■ **Given information**:
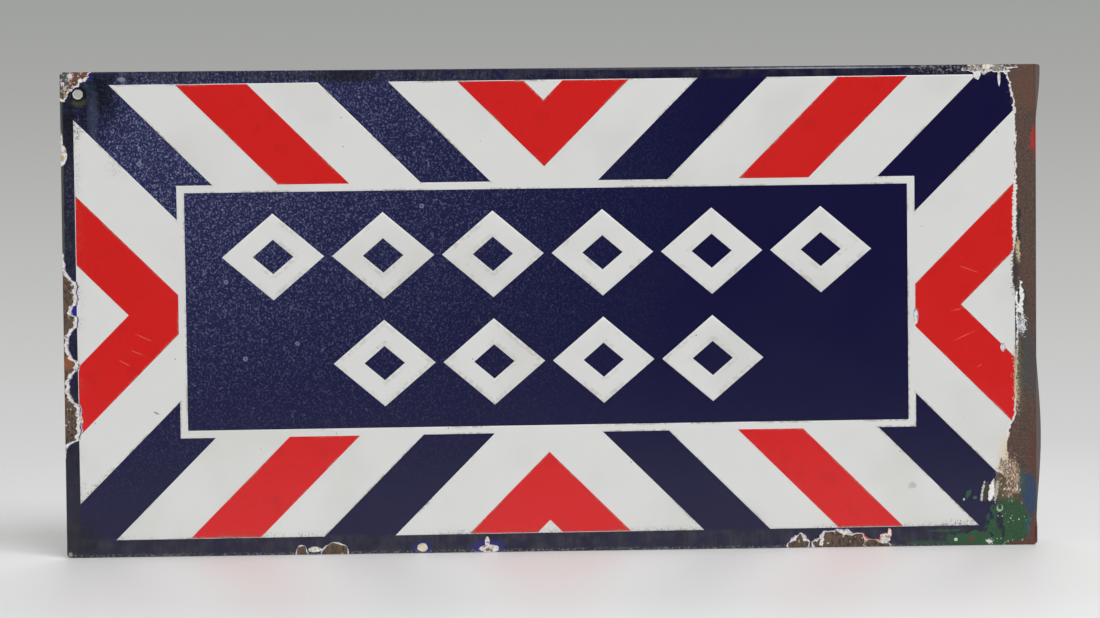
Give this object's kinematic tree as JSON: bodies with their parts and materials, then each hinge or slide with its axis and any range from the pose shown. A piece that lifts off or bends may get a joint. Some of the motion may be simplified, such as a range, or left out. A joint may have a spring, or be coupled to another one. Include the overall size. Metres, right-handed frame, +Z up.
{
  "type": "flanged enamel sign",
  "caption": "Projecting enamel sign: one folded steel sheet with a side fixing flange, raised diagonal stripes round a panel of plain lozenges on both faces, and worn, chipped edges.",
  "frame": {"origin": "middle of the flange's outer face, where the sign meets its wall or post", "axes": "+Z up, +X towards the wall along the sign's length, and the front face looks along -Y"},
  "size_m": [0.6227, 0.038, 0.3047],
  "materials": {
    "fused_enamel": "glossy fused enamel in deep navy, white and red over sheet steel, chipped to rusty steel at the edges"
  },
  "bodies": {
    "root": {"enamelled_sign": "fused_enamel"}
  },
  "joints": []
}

...

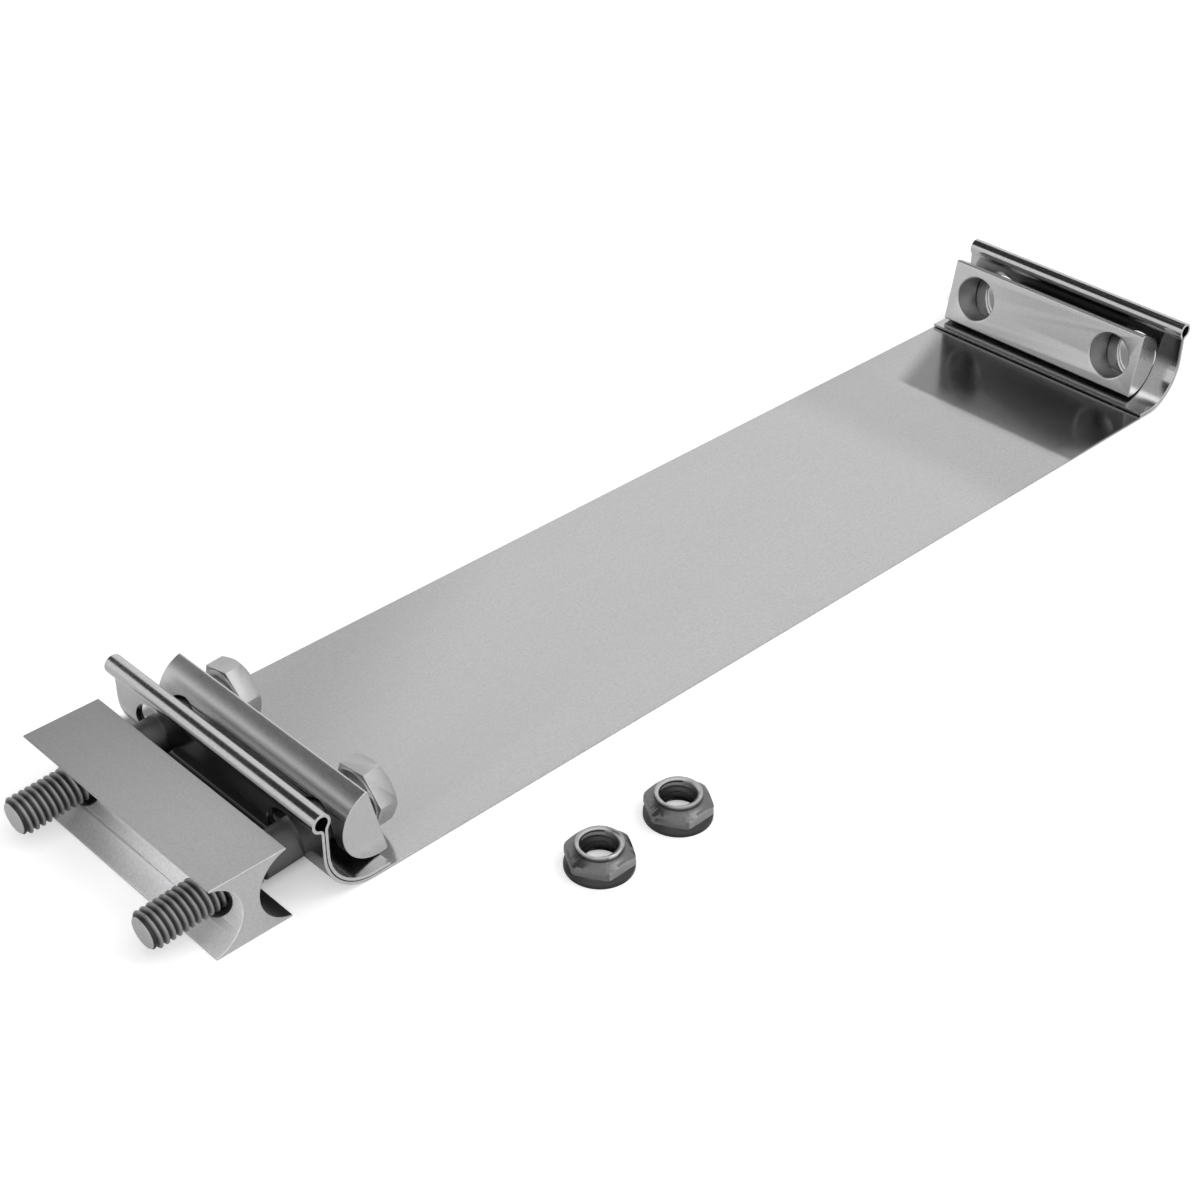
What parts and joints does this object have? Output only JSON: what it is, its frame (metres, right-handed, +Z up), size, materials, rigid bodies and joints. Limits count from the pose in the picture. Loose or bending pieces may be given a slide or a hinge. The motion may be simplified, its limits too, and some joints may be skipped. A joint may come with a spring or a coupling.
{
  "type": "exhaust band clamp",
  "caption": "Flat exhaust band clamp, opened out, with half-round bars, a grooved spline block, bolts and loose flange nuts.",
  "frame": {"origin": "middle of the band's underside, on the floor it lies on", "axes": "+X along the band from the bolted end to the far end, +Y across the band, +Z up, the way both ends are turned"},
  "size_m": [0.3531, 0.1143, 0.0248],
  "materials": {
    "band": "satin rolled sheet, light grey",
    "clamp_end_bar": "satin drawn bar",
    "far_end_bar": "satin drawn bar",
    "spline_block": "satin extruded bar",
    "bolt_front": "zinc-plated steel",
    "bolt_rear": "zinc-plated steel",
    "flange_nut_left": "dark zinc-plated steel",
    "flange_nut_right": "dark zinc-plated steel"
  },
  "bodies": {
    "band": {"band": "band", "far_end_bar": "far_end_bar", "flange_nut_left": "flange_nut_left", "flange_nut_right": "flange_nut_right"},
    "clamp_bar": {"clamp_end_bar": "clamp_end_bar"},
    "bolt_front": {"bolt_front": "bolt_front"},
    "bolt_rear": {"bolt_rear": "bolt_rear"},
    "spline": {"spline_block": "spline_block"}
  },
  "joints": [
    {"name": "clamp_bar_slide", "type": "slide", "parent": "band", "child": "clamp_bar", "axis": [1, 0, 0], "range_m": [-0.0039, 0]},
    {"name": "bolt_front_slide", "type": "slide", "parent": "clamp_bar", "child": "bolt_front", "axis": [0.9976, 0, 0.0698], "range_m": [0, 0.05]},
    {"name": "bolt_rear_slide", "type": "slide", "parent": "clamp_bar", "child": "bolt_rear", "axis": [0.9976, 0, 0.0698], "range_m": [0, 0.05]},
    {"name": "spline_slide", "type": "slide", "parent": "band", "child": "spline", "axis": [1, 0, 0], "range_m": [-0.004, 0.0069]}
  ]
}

==

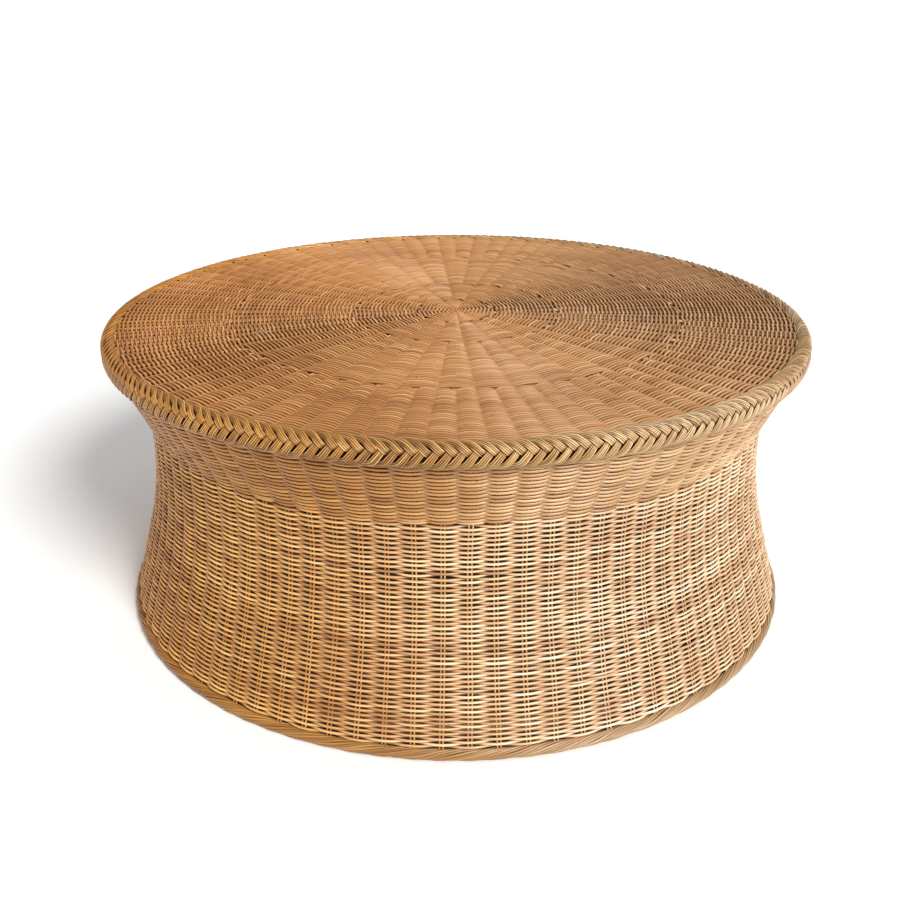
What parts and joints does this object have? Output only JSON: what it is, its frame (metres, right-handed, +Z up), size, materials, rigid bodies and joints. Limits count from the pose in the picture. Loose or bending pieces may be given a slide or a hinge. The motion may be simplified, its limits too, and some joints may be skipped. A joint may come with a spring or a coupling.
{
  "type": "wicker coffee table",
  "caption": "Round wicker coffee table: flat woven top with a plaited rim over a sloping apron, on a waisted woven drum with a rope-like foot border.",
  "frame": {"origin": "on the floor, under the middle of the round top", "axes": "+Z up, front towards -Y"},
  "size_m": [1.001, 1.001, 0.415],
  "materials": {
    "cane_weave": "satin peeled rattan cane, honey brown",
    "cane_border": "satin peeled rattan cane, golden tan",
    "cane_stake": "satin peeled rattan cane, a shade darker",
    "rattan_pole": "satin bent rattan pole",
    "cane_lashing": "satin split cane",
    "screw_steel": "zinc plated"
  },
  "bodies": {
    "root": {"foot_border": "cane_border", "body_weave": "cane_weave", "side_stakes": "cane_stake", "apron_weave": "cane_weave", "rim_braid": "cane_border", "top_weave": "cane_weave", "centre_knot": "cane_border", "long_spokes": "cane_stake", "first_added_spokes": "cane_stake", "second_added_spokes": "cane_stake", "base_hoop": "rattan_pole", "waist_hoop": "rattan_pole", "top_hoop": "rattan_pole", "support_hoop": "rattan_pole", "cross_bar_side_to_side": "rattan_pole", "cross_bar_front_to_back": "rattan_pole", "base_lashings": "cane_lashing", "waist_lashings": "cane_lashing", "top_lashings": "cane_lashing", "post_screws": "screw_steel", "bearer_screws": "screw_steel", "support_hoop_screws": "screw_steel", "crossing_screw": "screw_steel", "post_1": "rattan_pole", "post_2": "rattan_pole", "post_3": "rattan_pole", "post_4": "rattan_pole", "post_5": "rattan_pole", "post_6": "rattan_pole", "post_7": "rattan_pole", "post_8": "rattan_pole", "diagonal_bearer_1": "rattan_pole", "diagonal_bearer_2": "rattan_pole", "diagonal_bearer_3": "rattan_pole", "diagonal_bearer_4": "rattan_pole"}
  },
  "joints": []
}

■ **Objective**:
For the data above, state only how many lines include the word "axis".

■ **Problem solution**:
5